Alick Tipoti, David Bosun and Glen Mackie are from the islands of the Torres Strait, situated between the northern tip of Australia and Papua New Guinea. These three highly-collected Australian artists are part of an important school of contemporary Torres Strait Islander art, with works in many important Australian and international permanent collections.
Traditionally, small Islander audiences experienced culture through storytelling and dance. Tipoti, Bosun and Mackie are translating the knowledge and techniques derived from traditional skill as carvers into a contemporary visual art form, based on the fine incising of complex narrative images and symbolic pattern-making into linoleum blocks and printing onto archival paper.
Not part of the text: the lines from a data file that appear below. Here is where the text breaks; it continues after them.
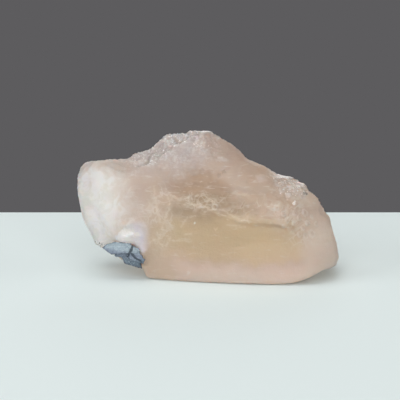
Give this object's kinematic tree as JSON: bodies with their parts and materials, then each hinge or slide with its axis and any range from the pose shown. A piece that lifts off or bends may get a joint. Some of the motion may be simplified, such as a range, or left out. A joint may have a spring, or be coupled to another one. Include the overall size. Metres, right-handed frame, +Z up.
{
  "type": "rough morganite",
  "caption": "Rough piece of frosted, peach-pink morganite crystal with a pitted crest, a milky left lobe and a scrap of blue-grey host rock in a pocket under it.",
  "frame": {"origin": "middle of the stone's outline seen from above, on the surface it rests on", "axes": "+Z up, +X along the stone's length with the left lobe at -X, -Y towards the side with the host rock"},
  "size_m": [0.07, 0.0314, 0.0386],
  "materials": {
    "morganite": "natural frosted and etched beryl, translucent, pale peach-pink with a honey band and milky veils",
    "host_rock": "rough broken blue-grey rock"
  },
  "bodies": {
    "root": {"morganite_crystal": "morganite", "host_rock_scrap": "host_rock"}
  },
  "joints": []
}
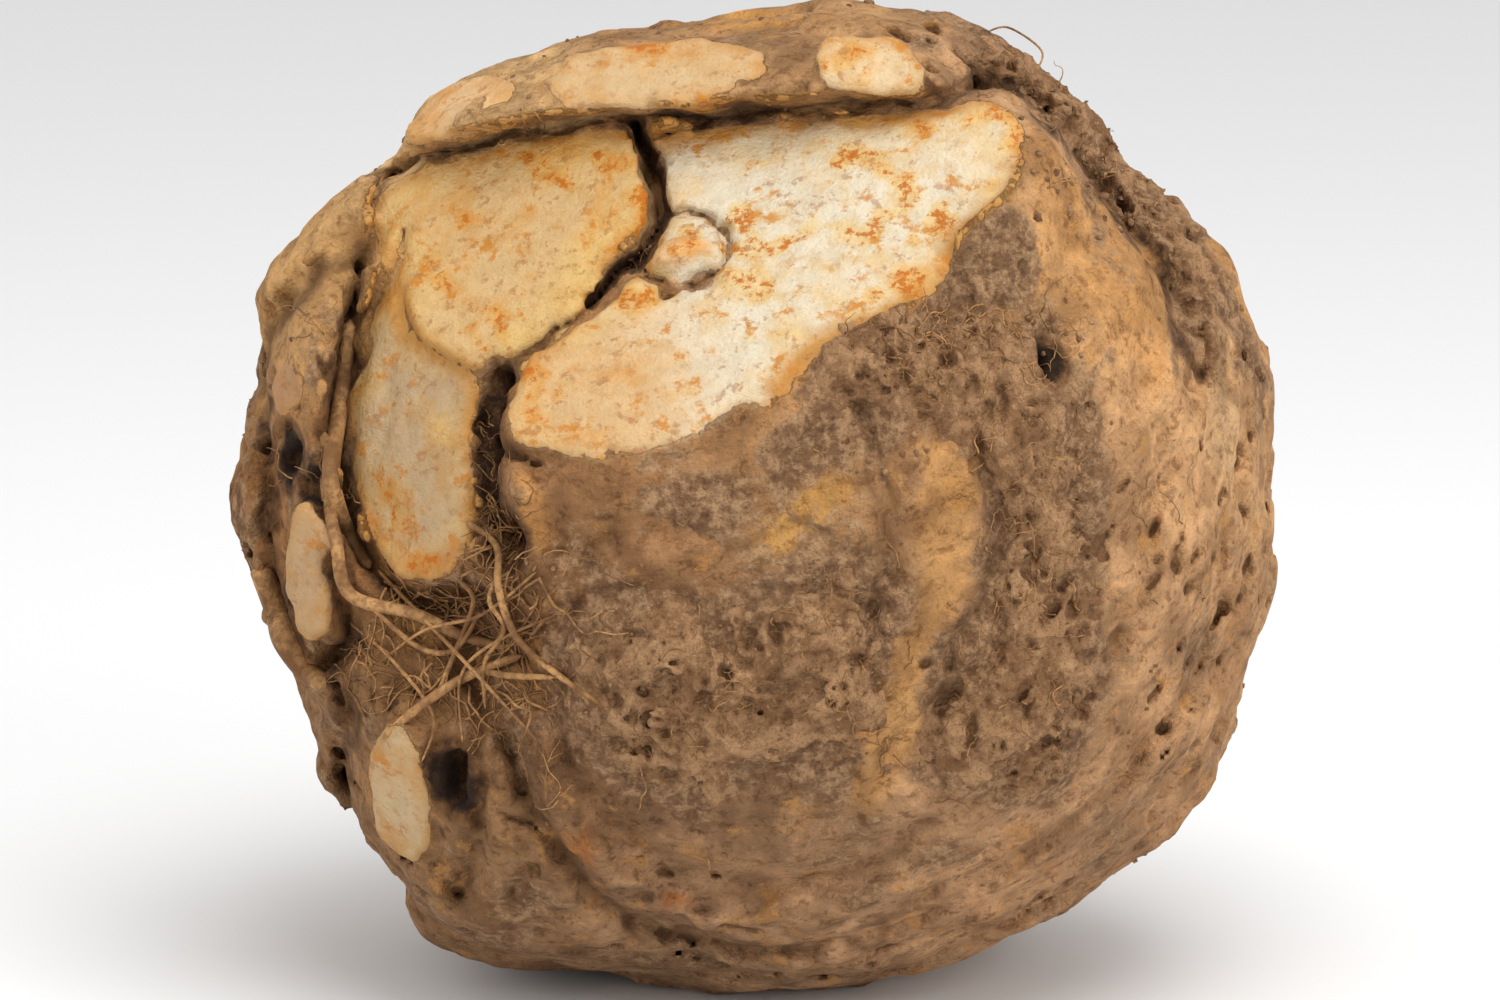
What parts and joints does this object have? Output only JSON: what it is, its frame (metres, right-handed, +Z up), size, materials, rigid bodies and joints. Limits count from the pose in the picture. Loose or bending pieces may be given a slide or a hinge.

Exhibitions like this give their culture a wider audience and exemplify the strong contemporary linocut practice of the Torres Strait printmakers.
The artist’s intricate designs and strong figurative imagery re-tell legends passed down by Elders about the creation of their environment; unique and exciting stories about life before the islands were impacted by outside interests: a time when warriors were held in high esteem, their distinctive headdresses and masks, drums and objects associated with ritual ceremonies and dances.
The artists are acutely aware of the fragile nature of their marine environment, incorporating into their work imagery of important foods including dugong, turtle, edible fish, crayfish; beautiful reef features like corals, trochus shells and conches and exotic flowers, trees and birds.